This project was developed as a group project in collaboration with my classmates.
It is a web scraping and machine learning tool that collects villa advertisement data from two well-known real estate websites and compares them to detect duplicate listings and find the best deals.
Key Features:
- Data Collection: Scrapes detailed information such as price, location, owner contact, and other attributes from both websites.
- Data Processing: Cleans and organizes the collected data for analysis.
- Data Storage: Stores the collected data into a database using SQL commands.
- Duplicate Detection: Uses machine learning algorithms (Scikit-learn) to identify listings that are actually the same villa appearing on both sites.

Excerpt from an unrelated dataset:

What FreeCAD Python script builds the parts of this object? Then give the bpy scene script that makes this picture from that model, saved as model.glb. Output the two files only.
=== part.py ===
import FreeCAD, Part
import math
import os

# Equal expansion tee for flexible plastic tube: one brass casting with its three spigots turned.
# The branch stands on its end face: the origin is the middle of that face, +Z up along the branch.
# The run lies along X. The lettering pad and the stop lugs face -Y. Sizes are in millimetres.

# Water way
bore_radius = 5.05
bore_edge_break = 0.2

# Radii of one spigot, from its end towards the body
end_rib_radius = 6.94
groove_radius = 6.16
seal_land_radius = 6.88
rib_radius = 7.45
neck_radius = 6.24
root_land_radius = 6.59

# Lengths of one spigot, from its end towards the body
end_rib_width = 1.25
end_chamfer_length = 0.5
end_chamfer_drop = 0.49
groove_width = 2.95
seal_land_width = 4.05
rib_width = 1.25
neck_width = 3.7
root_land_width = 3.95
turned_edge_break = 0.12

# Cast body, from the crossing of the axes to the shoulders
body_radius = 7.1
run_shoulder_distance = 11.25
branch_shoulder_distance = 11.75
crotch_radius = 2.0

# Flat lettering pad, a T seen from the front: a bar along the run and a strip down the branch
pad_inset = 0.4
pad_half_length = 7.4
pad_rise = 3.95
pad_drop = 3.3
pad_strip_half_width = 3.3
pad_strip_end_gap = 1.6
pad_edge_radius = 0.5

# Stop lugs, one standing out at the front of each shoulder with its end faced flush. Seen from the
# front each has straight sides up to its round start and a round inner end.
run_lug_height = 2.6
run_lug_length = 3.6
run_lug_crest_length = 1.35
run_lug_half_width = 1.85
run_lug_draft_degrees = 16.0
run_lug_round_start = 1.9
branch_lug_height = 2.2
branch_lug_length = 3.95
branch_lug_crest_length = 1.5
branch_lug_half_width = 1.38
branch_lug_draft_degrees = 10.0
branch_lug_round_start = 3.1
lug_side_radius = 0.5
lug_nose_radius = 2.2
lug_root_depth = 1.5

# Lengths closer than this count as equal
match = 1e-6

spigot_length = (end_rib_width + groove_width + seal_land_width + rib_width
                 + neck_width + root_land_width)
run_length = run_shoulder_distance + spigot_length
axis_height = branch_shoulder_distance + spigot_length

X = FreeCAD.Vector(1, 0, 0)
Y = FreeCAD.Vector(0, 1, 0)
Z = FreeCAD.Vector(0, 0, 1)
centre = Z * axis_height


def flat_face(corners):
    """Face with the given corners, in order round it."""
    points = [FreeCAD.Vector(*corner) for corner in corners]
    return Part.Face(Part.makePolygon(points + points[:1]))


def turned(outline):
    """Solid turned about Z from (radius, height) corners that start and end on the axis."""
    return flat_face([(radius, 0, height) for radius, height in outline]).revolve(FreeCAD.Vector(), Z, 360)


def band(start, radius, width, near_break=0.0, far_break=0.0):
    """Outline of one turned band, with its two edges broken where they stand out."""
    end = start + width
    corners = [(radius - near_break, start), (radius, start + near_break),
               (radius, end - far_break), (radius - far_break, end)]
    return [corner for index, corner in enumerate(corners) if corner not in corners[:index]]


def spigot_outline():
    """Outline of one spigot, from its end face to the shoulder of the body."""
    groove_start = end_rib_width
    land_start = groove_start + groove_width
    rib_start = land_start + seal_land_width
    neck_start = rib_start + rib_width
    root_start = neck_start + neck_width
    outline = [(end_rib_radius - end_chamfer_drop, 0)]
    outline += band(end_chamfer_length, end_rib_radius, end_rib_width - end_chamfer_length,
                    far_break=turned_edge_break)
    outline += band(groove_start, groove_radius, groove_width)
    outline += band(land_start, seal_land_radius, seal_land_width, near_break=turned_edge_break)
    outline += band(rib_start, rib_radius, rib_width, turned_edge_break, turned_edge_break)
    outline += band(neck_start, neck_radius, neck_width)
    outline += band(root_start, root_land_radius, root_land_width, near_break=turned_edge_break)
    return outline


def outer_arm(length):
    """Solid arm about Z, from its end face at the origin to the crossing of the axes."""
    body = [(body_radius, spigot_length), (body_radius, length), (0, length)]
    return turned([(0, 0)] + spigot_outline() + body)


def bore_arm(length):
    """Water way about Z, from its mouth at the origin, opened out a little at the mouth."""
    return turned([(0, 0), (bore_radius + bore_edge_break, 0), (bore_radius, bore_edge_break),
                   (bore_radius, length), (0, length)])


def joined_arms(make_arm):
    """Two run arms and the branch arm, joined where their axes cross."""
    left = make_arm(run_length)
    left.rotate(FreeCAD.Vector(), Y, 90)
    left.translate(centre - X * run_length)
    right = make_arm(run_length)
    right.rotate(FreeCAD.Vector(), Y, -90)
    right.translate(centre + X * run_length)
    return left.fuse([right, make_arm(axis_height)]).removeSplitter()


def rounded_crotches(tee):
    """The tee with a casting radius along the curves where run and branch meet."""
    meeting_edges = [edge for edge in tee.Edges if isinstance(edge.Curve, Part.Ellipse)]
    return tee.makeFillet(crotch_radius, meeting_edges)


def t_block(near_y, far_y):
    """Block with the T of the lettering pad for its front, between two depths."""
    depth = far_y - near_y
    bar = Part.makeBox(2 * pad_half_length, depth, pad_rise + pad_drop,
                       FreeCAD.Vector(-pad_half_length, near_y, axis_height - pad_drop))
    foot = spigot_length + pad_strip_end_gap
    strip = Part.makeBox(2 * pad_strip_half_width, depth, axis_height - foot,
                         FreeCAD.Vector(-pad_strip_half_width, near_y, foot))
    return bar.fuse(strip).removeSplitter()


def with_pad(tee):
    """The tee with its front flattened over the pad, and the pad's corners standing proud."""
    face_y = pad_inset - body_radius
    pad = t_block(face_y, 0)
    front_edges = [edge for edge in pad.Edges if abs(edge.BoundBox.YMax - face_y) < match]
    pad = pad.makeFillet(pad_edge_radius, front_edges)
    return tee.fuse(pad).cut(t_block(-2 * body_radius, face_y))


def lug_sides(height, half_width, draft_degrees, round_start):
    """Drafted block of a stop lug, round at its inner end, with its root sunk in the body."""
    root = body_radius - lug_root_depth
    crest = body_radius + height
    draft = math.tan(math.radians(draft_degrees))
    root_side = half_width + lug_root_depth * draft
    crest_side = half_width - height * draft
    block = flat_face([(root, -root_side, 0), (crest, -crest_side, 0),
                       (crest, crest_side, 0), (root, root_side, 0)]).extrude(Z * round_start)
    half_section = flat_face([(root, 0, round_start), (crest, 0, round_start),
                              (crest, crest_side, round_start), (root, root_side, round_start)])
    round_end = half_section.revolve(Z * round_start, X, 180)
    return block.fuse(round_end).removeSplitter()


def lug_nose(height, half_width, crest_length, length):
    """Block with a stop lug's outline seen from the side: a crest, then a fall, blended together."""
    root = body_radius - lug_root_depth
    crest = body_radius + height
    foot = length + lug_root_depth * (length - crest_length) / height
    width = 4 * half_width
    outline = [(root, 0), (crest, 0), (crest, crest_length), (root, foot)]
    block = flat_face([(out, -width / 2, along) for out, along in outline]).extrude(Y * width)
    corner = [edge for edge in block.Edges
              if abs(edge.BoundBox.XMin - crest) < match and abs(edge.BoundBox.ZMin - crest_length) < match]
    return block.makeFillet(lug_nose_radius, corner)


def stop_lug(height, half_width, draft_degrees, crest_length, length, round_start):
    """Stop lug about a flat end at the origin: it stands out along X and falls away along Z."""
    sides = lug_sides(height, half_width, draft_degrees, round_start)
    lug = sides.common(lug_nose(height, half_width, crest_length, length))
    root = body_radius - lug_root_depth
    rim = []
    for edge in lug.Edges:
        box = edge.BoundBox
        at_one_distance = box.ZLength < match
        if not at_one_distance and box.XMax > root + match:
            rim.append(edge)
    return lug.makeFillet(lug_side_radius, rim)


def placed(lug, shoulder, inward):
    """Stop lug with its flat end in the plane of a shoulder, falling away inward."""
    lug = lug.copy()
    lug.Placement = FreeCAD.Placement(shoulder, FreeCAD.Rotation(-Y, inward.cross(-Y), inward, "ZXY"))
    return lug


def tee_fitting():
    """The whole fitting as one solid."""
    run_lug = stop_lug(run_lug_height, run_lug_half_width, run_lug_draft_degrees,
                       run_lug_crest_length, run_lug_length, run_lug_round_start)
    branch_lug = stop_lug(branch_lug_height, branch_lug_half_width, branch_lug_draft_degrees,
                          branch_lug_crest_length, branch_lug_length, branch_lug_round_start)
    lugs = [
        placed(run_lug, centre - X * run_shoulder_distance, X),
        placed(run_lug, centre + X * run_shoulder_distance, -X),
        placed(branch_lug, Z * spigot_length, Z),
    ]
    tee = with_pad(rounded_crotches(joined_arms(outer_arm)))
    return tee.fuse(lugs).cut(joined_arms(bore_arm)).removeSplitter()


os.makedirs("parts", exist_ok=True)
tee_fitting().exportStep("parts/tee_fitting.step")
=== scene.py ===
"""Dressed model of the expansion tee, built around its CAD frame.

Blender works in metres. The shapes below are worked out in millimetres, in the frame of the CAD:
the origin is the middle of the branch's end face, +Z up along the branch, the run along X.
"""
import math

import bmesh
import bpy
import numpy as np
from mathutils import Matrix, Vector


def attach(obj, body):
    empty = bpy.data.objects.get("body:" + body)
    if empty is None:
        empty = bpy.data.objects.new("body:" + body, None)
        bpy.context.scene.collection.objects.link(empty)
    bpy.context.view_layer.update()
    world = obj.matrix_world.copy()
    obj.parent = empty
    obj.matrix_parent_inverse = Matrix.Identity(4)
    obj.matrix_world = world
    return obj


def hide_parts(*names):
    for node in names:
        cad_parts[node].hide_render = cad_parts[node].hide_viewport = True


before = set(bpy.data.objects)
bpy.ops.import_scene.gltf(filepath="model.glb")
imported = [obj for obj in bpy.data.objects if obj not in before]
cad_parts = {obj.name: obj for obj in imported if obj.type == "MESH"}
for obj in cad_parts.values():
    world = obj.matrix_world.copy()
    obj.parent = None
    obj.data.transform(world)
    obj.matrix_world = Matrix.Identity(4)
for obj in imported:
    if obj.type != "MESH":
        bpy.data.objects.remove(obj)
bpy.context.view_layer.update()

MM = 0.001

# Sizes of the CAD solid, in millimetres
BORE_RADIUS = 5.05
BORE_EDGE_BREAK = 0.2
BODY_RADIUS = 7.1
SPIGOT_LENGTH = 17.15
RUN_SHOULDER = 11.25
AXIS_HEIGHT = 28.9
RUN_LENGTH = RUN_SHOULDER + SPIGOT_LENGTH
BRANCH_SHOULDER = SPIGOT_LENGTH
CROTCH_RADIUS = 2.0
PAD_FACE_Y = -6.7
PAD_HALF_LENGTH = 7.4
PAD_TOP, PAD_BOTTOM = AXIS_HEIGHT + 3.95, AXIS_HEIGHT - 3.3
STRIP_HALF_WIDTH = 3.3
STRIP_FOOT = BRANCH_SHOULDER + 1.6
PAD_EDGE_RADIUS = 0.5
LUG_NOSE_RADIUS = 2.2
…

- Price Comparison: Highlights the best option by comparing prices of similar or duplicate listings.
- Final Output: Exports the final processed results into a clean and well-structured Excel file for easy review.
Technologies & Libraries:
- Selenium – For automated browser-based scraping.
- BeautifulSoup (bs4) – For parsing and extracting HTML data.

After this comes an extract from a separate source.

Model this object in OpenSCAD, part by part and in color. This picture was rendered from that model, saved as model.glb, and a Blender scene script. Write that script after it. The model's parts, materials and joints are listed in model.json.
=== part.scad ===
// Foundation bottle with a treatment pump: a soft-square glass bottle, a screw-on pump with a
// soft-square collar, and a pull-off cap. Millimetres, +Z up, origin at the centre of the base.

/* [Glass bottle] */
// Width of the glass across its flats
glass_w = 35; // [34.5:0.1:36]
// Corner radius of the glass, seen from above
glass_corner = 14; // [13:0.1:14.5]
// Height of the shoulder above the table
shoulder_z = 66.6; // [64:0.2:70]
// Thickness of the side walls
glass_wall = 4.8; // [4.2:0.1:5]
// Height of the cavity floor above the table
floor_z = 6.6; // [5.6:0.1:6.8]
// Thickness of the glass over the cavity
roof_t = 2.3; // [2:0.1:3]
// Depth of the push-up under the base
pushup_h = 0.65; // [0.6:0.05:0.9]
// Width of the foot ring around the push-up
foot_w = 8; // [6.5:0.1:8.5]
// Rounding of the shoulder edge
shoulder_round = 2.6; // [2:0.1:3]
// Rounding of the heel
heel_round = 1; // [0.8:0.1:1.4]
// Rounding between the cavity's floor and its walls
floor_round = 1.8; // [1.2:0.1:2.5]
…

- Requests – For making HTTP requests.
- SQL – For structured data storage.
- Scikit-learn – For applying ML algorithms to detect similarities between ads.
- Excel Export (pandas / openpyxl) – For generating the final report.
Outcome:
- Provides a consolidated dataset of villa listings.
- Helps users identify duplicate ads across different sites.
- Assists in selecting the best deal at the best price, with results stored in SQL and exported to a professional Excel report.